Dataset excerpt

○ ○ ○

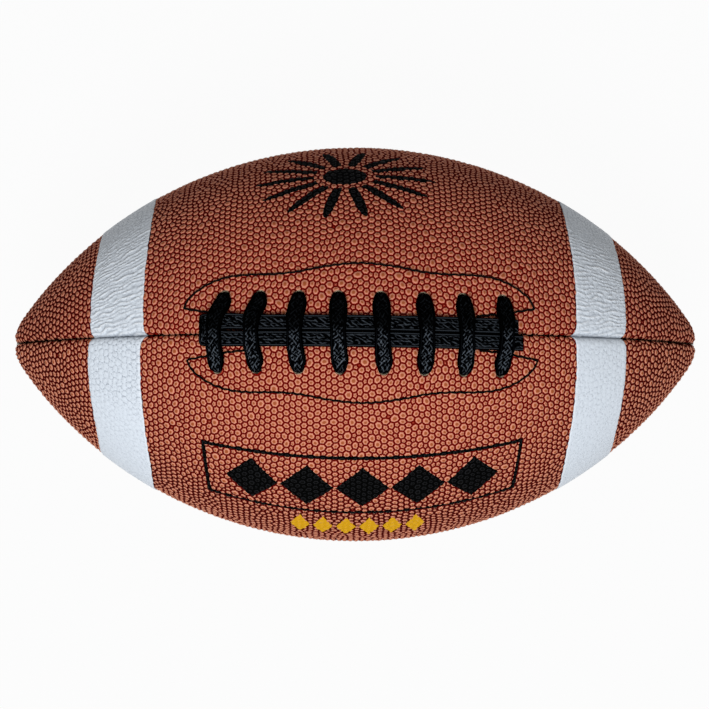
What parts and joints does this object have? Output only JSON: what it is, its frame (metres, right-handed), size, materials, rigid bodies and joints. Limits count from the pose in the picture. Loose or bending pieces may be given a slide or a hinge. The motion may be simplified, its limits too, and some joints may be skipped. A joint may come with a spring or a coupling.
{
  "type": "american football",
  "caption": "American football with sewn pebbled cover panels, white stripes, a laced slit, lining, bladder and needle valve.",
  "frame": {"origin": "centre of the ball", "axes": "+X along the ball, nose to nose; +Z out through the lacing; +Y across, towards the panel whose base neighbour holds the valve"},
  "size_m": [0.2612, 0.1504, 0.1543],
  "materials": {
    "cover": "pebbled composite leather, semi-matte",
    "stripe_film": "white coated film over the pebbled cover",
    "lace_strap": "black composite leather strap with a fine crackled grain",
    "lining_cloth": "laminated woven cotton",
    "facing_cloth": "stiff laminated canvas",
    "guard_cloth": "rubberised cloth",
    "black_thread": "waxed polyester thread",
    "seam_thread": "waxed polyester thread",
    "bladder_rubber": "butyl rubber",
    "patch_rubber": "butyl rubber",
    "valve_rubber": "moulded butyl rubber",
    "core_rubber": "moulded soft rubber"
  },
  "bodies": {
    "root": {"cover_lace_front": "cover", "cover_lace_back": "cover", "cover_base_front": "cover", "cover_base_back": "cover", "lining_lace_front": "lining_cloth", "lining_lace_back": "lining_cloth", "lining_base_front": "lining_cloth", "lining_base_back": "lining_cloth", "stripe_left_front": "stripe_film", "stripe_left_back": "stripe_film", "stripe_right_front": "stripe_film", "stripe_right_back": "stripe_film", "lace": "lace_strap", "facing_front": "facing_cloth", "facing_back": "facing_cloth", "facing_thread_front": "black_thread", "facing_thread_back": "black_thread", "lace_guard": "guard_cloth", "seam_thread_front": "seam_thread", "seam_thread_back": "seam_thread", "seam_thread_base": "seam_thread", "seam_thread_top_left": "seam_thread", "seam_thread_top_right": "seam_thread", "bladder": "bladder_rubber", "valve_housing": "valve_rubber", "valve_core": "core_rubber", "valve_patch": "patch_rubber"}
  },
  "joints": []
}
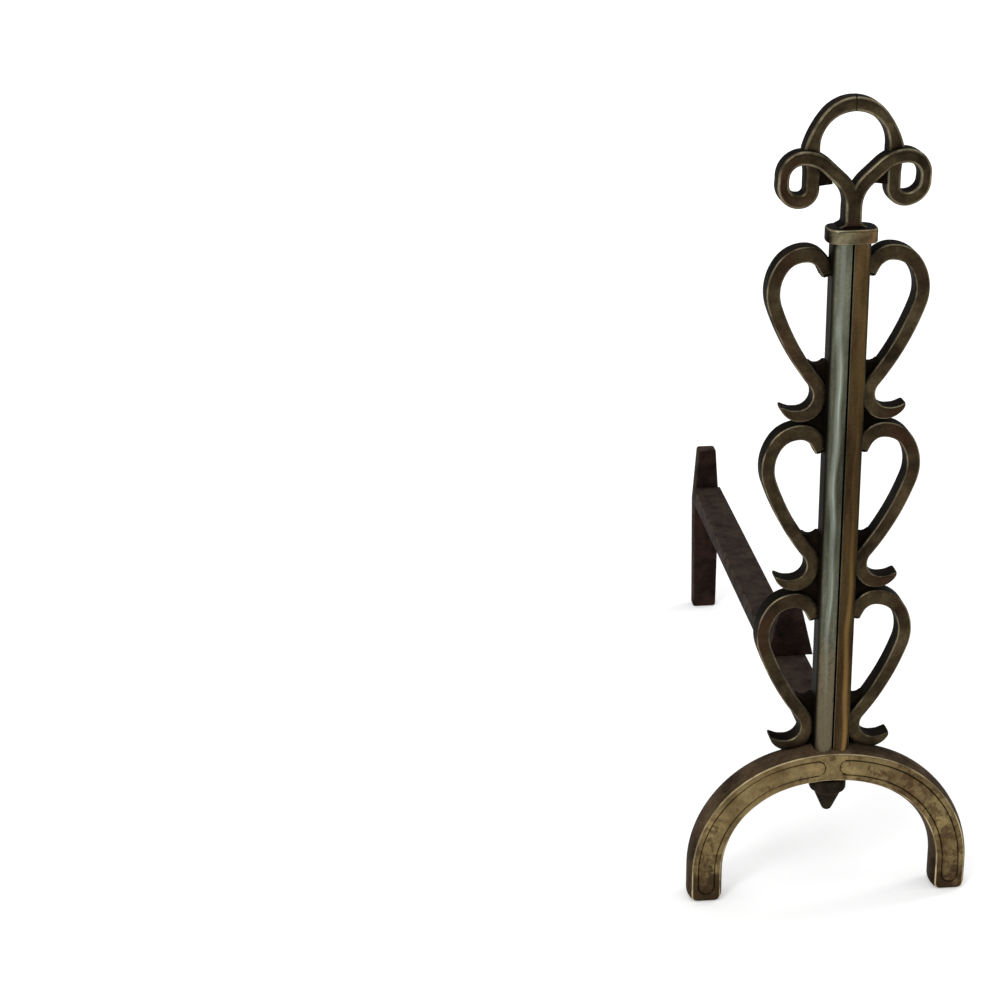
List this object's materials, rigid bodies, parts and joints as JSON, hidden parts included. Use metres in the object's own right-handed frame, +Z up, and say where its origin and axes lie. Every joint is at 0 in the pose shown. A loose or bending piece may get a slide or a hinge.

○ ○ ○

**Work to do**
Extract the complete listing verbatim.

**Response**
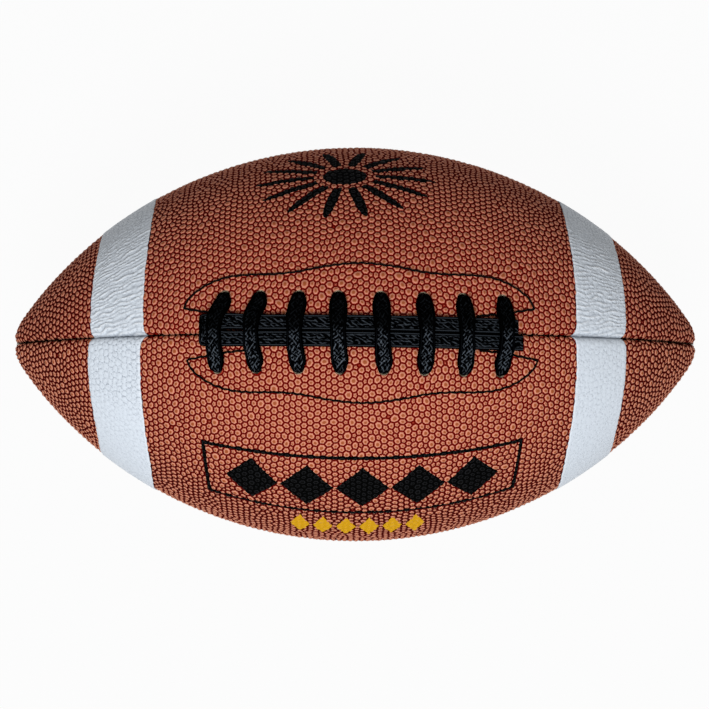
What parts and joints does this object have? Output only JSON: what it is, its frame (metres, right-handed), size, materials, rigid bodies and joints. Limits count from the pose in the picture. Loose or bending pieces may be given a slide or a hinge. The motion may be simplified, its limits too, and some joints may be skipped. A joint may come with a spring or a coupling.
{
  "type": "american football",
  "caption": "American football with sewn pebbled cover panels, white stripes, a laced slit, lining, bladder and needle valve.",
  "frame": {"origin": "centre of the ball", "axes": "+X along the ball, nose to nose; +Z out through the lacing; +Y across, towards the panel whose base neighbour holds the valve"},
  "size_m": [0.2612, 0.1504, 0.1543],
  "materials": {
    "cover": "pebbled composite leather, semi-matte",
    "stripe_film": "white coated film over the pebbled cover",
    "lace_strap": "black composite leather strap with a fine crackled grain",
    "lining_cloth": "laminated woven cotton",
    "facing_cloth": "stiff laminated canvas",
    "guard_cloth": "rubberised cloth",
    "black_thread": "waxed polyester thread",
    "seam_thread": "waxed polyester thread",
    "bladder_rubber": "butyl rubber",
    "patch_rubber": "butyl rubber",
    "valve_rubber": "moulded butyl rubber",
    "core_rubber": "moulded soft rubber"
  },
  "bodies": {
    "root": {"cover_lace_front": "cover", "cover_lace_back": "cover", "cover_base_front": "cover", "cover_base_back": "cover", "lining_lace_front": "lining_cloth", "lining_lace_back": "lining_cloth", "lining_base_front": "lining_cloth", "lining_base_back": "lining_cloth", "stripe_left_front": "stripe_film", "stripe_left_back": "stripe_film", "stripe_right_front": "stripe_film", "stripe_right_back": "stripe_film", "lace": "lace_strap", "facing_front": "facing_cloth", "facing_back": "facing_cloth", "facing_thread_front": "black_thread", "facing_thread_back": "black_thread", "lace_guard": "guard_cloth", "seam_thread_front": "seam_thread", "seam_thread_back": "seam_thread", "seam_thread_base": "seam_thread", "seam_thread_top_left": "seam_thread", "seam_thread_top_right": "seam_thread", "bladder": "bladder_rubber", "valve_housing": "valve_rubber", "valve_core": "core_rubber", "valve_patch": "patch_rubber"}
  },
  "joints": []
}
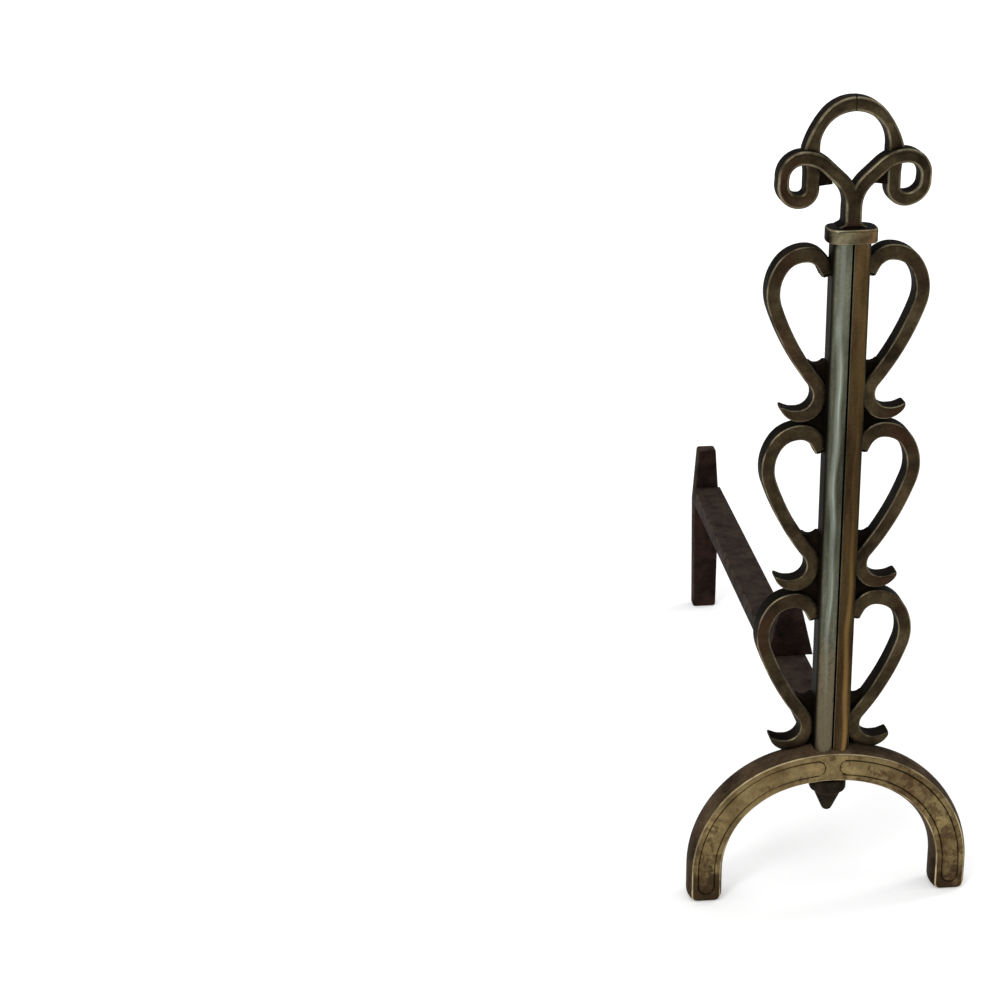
List this object's materials, rigid bodies, parts and joints as JSON, hidden parts included. Use metres in the object's own right-handed frame, +Z up, and say where its origin and axes lie. Every joint is at 0 in the pose shown. A loose or bending piece may get a slide or a hinge.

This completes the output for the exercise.